▶ WORK TO DO
Return the full listing exactly as it is written.

+ + + + + + +

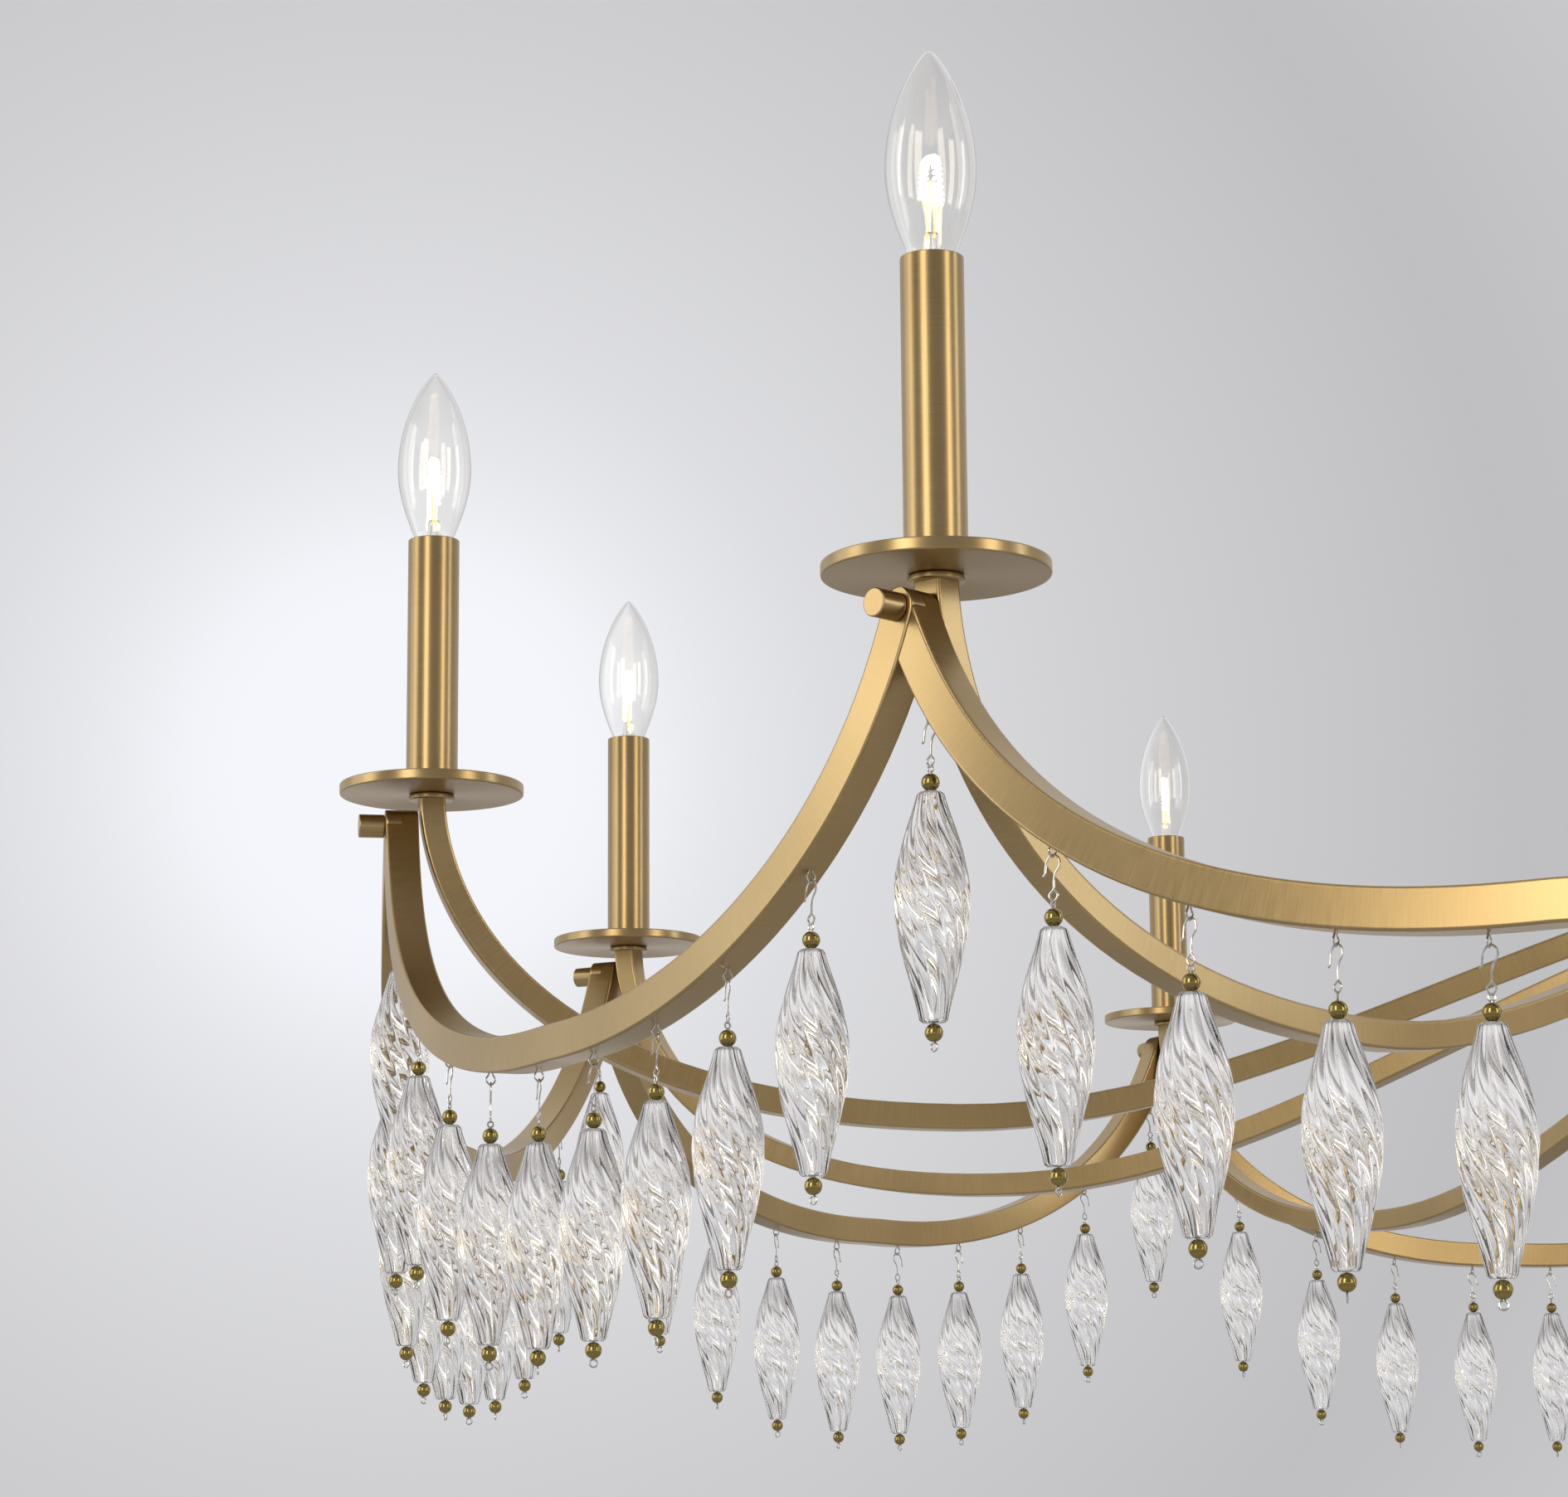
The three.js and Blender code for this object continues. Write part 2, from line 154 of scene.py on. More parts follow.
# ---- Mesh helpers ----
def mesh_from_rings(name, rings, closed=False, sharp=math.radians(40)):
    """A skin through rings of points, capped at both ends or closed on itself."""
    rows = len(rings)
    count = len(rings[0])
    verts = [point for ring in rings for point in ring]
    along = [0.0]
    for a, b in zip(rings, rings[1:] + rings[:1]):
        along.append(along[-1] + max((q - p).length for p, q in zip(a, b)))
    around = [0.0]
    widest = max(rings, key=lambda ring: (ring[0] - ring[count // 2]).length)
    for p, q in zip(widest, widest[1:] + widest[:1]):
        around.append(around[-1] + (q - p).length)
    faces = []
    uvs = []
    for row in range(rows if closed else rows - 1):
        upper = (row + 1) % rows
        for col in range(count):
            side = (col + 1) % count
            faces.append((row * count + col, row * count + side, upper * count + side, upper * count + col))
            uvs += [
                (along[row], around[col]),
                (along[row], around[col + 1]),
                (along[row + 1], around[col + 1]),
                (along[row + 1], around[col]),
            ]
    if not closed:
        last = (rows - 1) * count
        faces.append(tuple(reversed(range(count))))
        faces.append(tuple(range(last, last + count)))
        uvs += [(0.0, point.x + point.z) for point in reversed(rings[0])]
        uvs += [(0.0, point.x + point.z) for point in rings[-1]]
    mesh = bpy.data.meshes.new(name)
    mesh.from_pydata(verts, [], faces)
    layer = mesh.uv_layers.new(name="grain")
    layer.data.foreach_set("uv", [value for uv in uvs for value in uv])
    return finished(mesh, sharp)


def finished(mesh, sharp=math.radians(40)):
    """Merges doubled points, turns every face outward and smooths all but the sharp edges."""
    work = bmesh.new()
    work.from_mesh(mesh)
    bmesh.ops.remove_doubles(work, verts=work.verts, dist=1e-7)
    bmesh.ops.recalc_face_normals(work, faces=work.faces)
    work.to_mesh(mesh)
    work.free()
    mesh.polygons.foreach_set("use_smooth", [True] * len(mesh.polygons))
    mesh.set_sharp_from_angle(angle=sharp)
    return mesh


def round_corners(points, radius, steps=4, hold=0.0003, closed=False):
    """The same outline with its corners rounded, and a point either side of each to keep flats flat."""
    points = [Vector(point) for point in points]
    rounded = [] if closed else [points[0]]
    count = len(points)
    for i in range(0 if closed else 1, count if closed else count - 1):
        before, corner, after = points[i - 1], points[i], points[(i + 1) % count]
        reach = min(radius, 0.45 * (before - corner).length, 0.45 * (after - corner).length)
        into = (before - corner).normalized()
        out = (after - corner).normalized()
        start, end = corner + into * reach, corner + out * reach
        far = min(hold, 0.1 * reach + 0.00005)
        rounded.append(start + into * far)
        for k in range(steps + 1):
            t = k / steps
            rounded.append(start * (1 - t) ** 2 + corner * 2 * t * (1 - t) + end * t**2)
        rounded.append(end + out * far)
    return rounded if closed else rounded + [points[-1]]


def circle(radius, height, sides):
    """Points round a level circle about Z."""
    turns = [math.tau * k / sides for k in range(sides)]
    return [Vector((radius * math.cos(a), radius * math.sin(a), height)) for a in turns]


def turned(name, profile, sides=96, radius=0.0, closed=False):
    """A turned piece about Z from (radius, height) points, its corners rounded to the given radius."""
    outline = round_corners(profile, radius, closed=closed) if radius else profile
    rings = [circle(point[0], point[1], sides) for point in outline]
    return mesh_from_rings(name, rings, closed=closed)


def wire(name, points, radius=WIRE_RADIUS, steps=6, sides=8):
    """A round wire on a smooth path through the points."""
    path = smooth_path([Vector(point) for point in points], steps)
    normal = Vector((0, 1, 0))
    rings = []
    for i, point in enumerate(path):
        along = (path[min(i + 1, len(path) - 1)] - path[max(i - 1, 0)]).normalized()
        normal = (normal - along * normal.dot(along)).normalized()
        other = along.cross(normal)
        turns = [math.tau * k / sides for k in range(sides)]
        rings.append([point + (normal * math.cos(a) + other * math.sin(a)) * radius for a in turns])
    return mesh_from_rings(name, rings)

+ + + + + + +

▶ CORRECT RESPONSE
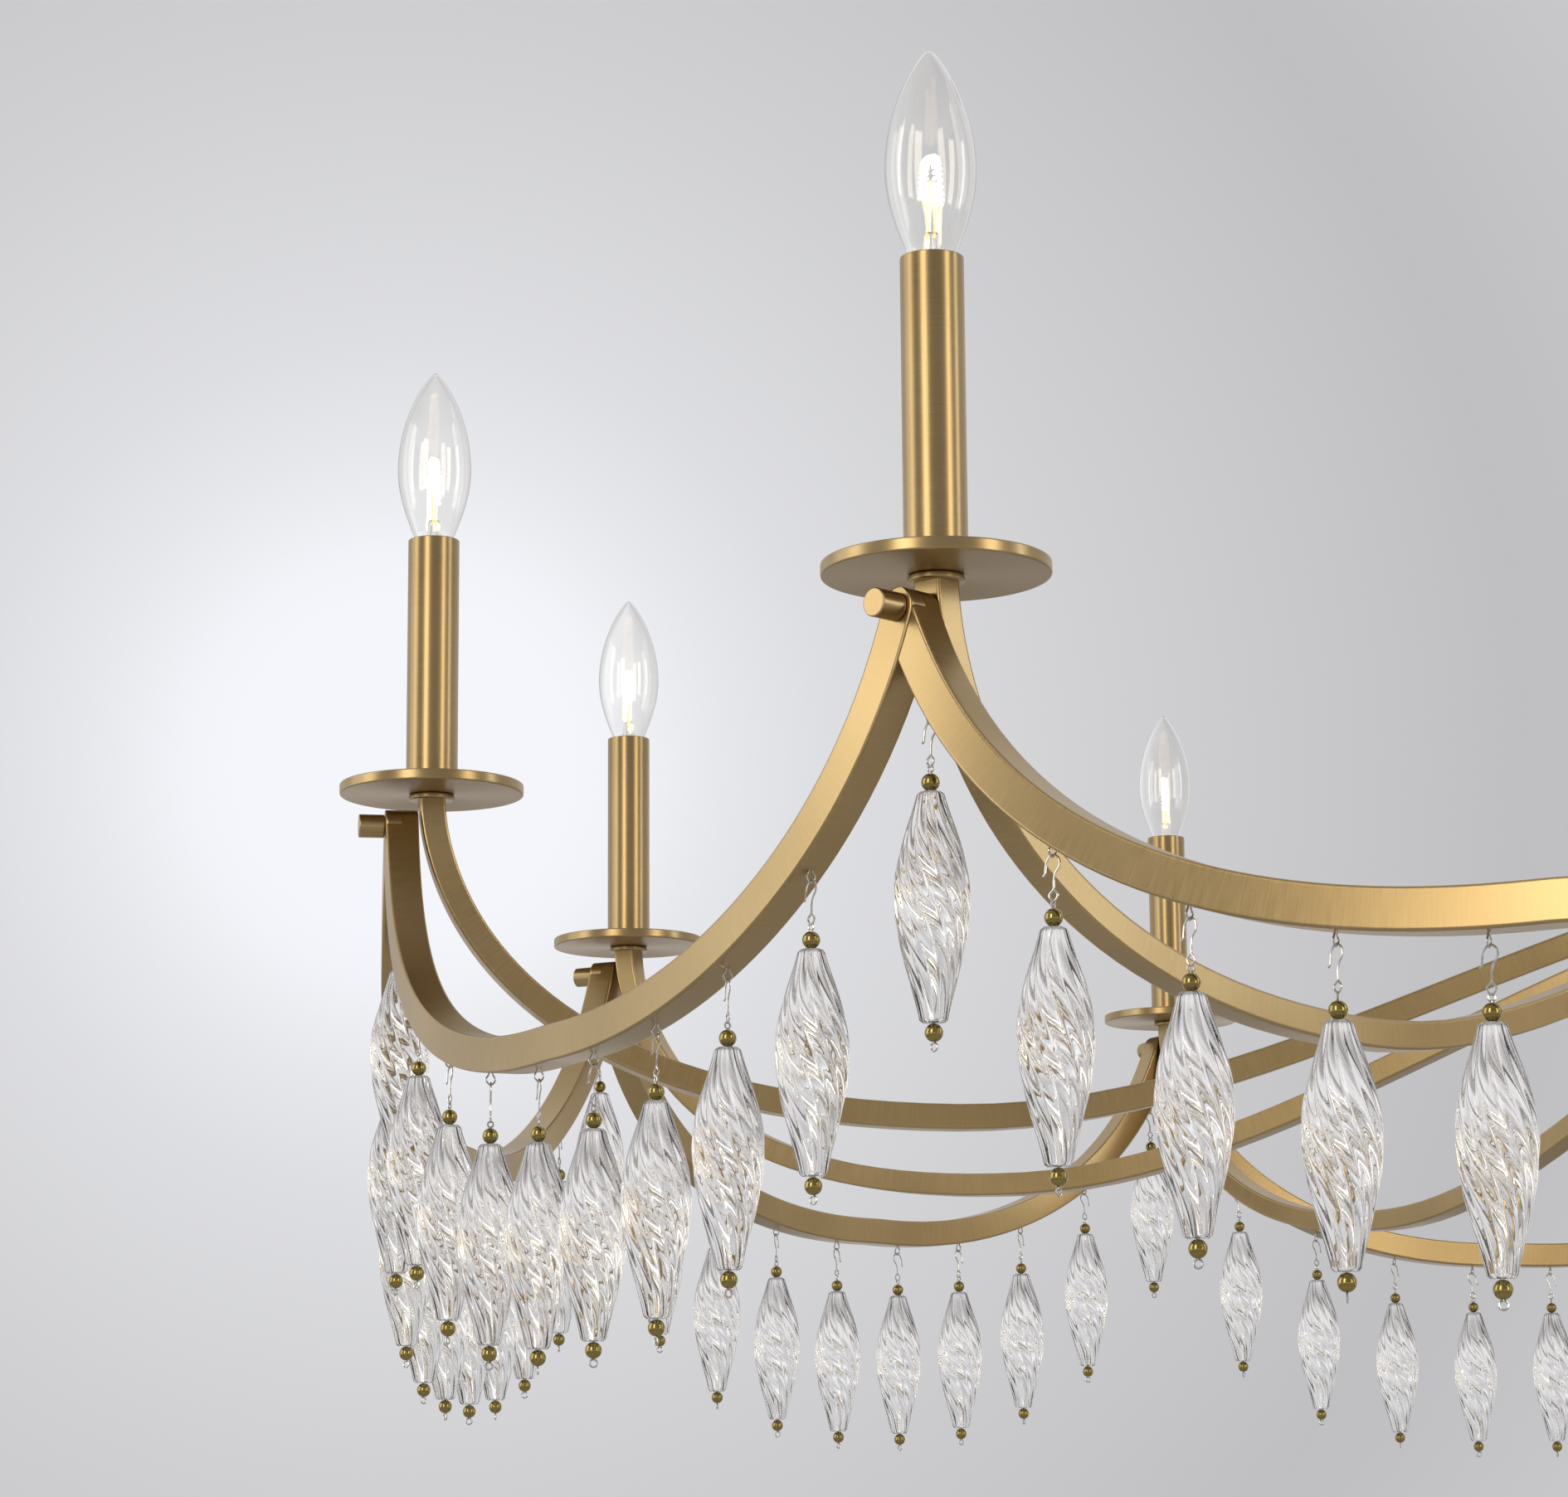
The three.js and Blender code for this object continues. Write part 2, from line 154 of scene.py on. More parts follow.
# ---- Mesh helpers ----
def mesh_from_rings(name, rings, closed=False, sharp=math.radians(40)):
    """A skin through rings of points, capped at both ends or closed on itself."""
    rows = len(rings)
    count = len(rings[0])
    verts = [point for ring in rings for point in ring]
    along = [0.0]
    for a, b in zip(rings, rings[1:] + rings[:1]):
        along.append(along[-1] + max((q - p).length for p, q in zip(a, b)))
    around = [0.0]
    widest = max(rings, key=lambda ring: (ring[0] - ring[count // 2]).length)
    for p, q in zip(widest, widest[1:] + widest[:1]):
        around.append(around[-1] + (q - p).length)
    faces = []
    uvs = []
    for row in range(rows if closed else rows - 1):
        upper = (row + 1) % rows
        for col in range(count):
            side = (col + 1) % count
            faces.append((row * count + col, row * count + side, upper * count + side, upper * count + col))
            uvs += [
                (along[row], around[col]),
                (along[row], around[col + 1]),
                (along[row + 1], around[col + 1]),
                (along[row + 1], around[col]),
            ]
    if not closed:
        last = (rows - 1) * count
        faces.append(tuple(reversed(range(count))))
        faces.append(tuple(range(last, last + count)))
        uvs += [(0.0, point.x + point.z) for point in reversed(rings[0])]
        uvs += [(0.0, point.x + point.z) for point in rings[-1]]
    mesh = bpy.data.meshes.new(name)
    mesh.from_pydata(verts, [], faces)
    layer = mesh.uv_layers.new(name="grain")
    layer.data.foreach_set("uv", [value for uv in uvs for value in uv])
    return finished(mesh, sharp)


def finished(mesh, sharp=math.radians(40)):
    """Merges doubled points, turns every face outward and smooths all but the sharp edges."""
    work = bmesh.new()
    work.from_mesh(mesh)
    bmesh.ops.remove_doubles(work, verts=work.verts, dist=1e-7)
    bmesh.ops.recalc_face_normals(work, faces=work.faces)
    work.to_mesh(mesh)
    work.free()
    mesh.polygons.foreach_set("use_smooth", [True] * len(mesh.polygons))
    mesh.set_sharp_from_angle(angle=sharp)
    return mesh


def round_corners(points, radius, steps=4, hold=0.0003, closed=False):
    """The same outline with its corners rounded, and a point either side of each to keep flats flat."""
    points = [Vector(point) for point in points]
    rounded = [] if closed else [points[0]]
    count = len(points)
    for i in range(0 if closed else 1, count if closed else count - 1):
        before, corner, after = points[i - 1], points[i], points[(i + 1) % count]
        reach = min(radius, 0.45 * (before - corner).length, 0.45 * (after - corner).length)
        into = (before - corner).normalized()
        out = (after - corner).normalized()
        start, end = corner + into * reach, corner + out * reach
        far = min(hold, 0.1 * reach + 0.00005)
        rounded.append(start + into * far)
        for k in range(steps + 1):
            t = k / steps
            rounded.append(start * (1 - t) ** 2 + corner * 2 * t * (1 - t) + end * t**2)
        rounded.append(end + out * far)
    return rounded if closed else rounded + [points[-1]]


def circle(radius, height, sides):
    """Points round a level circle about Z."""
    turns = [math.tau * k / sides for k in range(sides)]
    return [Vector((radius * math.cos(a), radius * math.sin(a), height)) for a in turns]


def turned(name, profile, sides=96, radius=0.0, closed=False):
    """A turned piece about Z from (radius, height) points, its corners rounded to the given radius."""
    outline = round_corners(profile, radius, closed=closed) if radius else profile
    rings = [circle(point[0], point[1], sides) for point in outline]
    return mesh_from_rings(name, rings, closed=closed)


def wire(name, points, radius=WIRE_RADIUS, steps=6, sides=8):
    """A round wire on a smooth path through the points."""
    path = smooth_path([Vector(point) for point in points], steps)
    normal = Vector((0, 1, 0))
    rings = []
    for i, point in enumerate(path):
        along = (path[min(i + 1, len(path) - 1)] - path[max(i - 1, 0)]).normalized()
        normal = (normal - along * normal.dot(along)).normalized()
        other = along.cross(normal)
        turns = [math.tau * k / sides for k in range(sides)]
        rings.append([point + (normal * math.cos(a) + other * math.sin(a)) * radius for a in turns])
    return mesh_from_rings(name, rings)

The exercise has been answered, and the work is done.